# PM-833T CHIP TRAY



## RIMSPOKE (Oct 7, 2017)

I GOT MY PM-833T MILL IN FEBRUARY .  







THE FIRST GENERATION 833's CAME OUTFITTED WITH X & Z POWER FEED AND 
MOUNTED ON A HEAVY DUTY STAND . THAT IS HOW THEY SOLD THEM  






PM NEVER REALLY PUSHED THEM AND DIDN'T EVEN HAVE THE 833 LISTED ON THEIR WEB SITE . 
THEY WENT AWAY FOR AWHILE AND WHEN THEY RETURNED , THE POWER FEEDS AND THE STAND WERE OPTIONAL .  






  I DIDN'T REALLY LIKE THE STAND . IT WAS BUILT LIKE A TANK BUT I NEED MAXIMUM STORAGE 
IN MY SHOP SO I PUT THE MILL ON A SHORT SIZE 5 DRAWER VIDMAR CABINET . 
I SOLD THE STAND & THE CHIP TRAY THAT WAS PART OF THE SAME ASSEMBLY .  






THE CABINET IS WELL UP TO THE JOB OF SUPPORTING THE 1000 POUND MILL WITH 
THE ADDITION OF A 3/8" THICK ALUMINUM JIG PLATE TO DISTRIBUTES THE LOAD .   






  MATT TOLD ME THAT A CHIP TRAY OPTION WOULD BE AVAILABLE WITH THE NEW 833 . 
I FINALLY GOT AROUND TO ORDERING THE TRAY AND HAVE SUCCESSFULLY INTEGRATED IT 
WITH MY CABINET .  






A SERIES OF 6mm BOLTS GO THROUGH THE TRAY , JIG PLATE , CABINET AND ALUMINUM 
BRACES ON THE UNDERSIDE . THE MILL BOLTS TO THE TRAY .  

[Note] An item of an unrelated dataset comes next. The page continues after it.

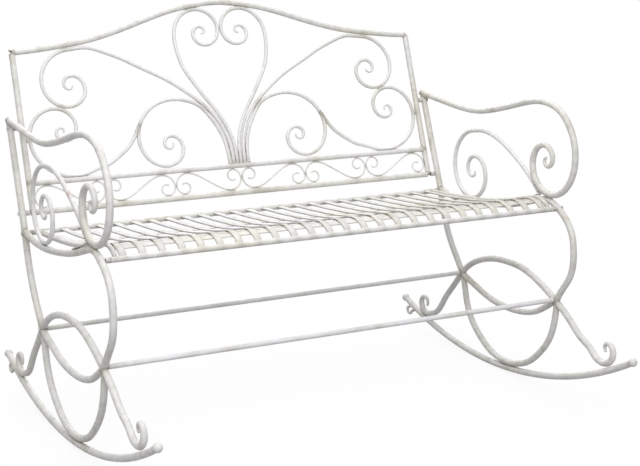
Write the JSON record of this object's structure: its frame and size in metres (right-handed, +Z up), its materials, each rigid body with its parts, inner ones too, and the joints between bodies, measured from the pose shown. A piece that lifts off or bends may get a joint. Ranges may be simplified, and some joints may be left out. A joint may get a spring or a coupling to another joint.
{
  "type": "rocking bench",
  "caption": "Two-seat metal rocking bench on curved runners, with scrolled arms, a scrollwork back and a flat-strap seat.",
  "frame": {"origin": "on the floor under the middle of the bench's outline seen from above", "axes": "+Z up; the front of the seat faces -Y; +X to the right of a person who looks at the front"},
  "size_m": [1.1196, 0.9706, 0.8932],
  "materials": {
    "white_paint": "distressed antique white paint",
    "bolt_steel": "dark, dull"
  },
  "bodies": {
    "root": {"left_arm_rail": "white_paint", "left_rear_post": "white_paint", "left_seat_leg": "white_paint", "left_foot_arch": "white_paint", "left_eye_bar": "white_paint", "left_lower_hoop": "white_paint", "left_rocker_runner": "white_paint", "left_arm_brace": "white_paint", "left_arm_stay": "white_paint", "left_rear_stop": "white_paint", "left_back_stile": "white_paint", "left_seat_end_bar": "white_paint", "left_heart_scroll": "white_paint", "left_upper_wing": "white_paint", "left_inner_wing": "white_paint", "left_outer_wing": "white_paint", "left_upper_back_bolt": "bolt_steel", "left_lower_back_bolt": "bolt_steel", "left_rear_seat_bolt": "bolt_steel", "left_front_seat_bolt": "bolt_steel", "left_rear_stretcher_bolt": "bolt_steel", "left_front_stretcher_bolt": "bolt_steel", "right_arm_rail": "white_paint", "right_rear_post": "white_paint", "right_seat_leg": "white_paint", "right_foot_arch": "white_paint", "right_eye_bar": "white_paint", "right_lower_hoop": "white_paint", "right_rocker_runner": "white_paint", "right_arm_brace": "white_paint", "right_arm_stay": "white_paint", "right_rear_stop": "white_paint", "right_back_stile": "white_paint", "right_seat_end_bar": "white_paint", "right_heart_scroll": "white_paint", "right_upper_wing": "white_paint", "right_inner_wing": "white_paint", "right_outer_wing": "white_paint", "right_upper_back_bolt": "bolt_steel", "right_lower_back_bolt": "bolt_steel", "right_rear_seat_bolt": "bolt_steel", "right_front_seat_bolt": "bolt_steel", "right_rear_stretcher_bolt": "bolt_steel", "right_front_stretcher_bolt": "bolt_steel", "crest_rail": "white_paint", "mid_rail": "white_paint", "low_rail": "white_paint", "band_scroll_1": "white_paint", "band_scroll_2": "white_paint", "band_scroll_3": "white_paint", "band_scroll_4": "white_paint", "band_scroll_5": "white_paint", "band_scroll_6": "white_paint", "seat_rear_rail": "white_paint", "seat_front_rail": "white_paint", "seat_lattice": "white_paint", "rear_stretcher": "white_paint", "front_stretcher": "white_paint"}
  },
  "joints": []
}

I THINK THIS WILL GO A LONG WAY TO KEEP THE CHIPS UNDER CONTROL AND IN A PLACE 
WHERE THEY ARE EASY TO VACUUM UP .


----------



## tweinke (Oct 7, 2017)

Looking good! So after owning your mill for awhile how do you like it?


----------



## wrmiller (Oct 7, 2017)

That is a really cool mill.


----------



## RIMSPOKE (Oct 7, 2017)

Looking good! So after owning your mill for awhile how do you like it? 

I THINK IT IS A CUT ABOVE THE OTHER PM TABLE MILLS  . 
MY FIRST PM MILL WAS A PM-727M . THE PM-833 BLOWS IT AWAY 
BUT I STILL MISS THE BRIDGEPORTS THAT I RAN FOR YEARS . 

IT HAS DONE EVERYTHING I HAVE ASKED OF IT AND I HAVE MANAGED TO 
TURN OUT SOME RATHER NICE WORK . I HAVE MADE SOME IMPROVEMENTS . 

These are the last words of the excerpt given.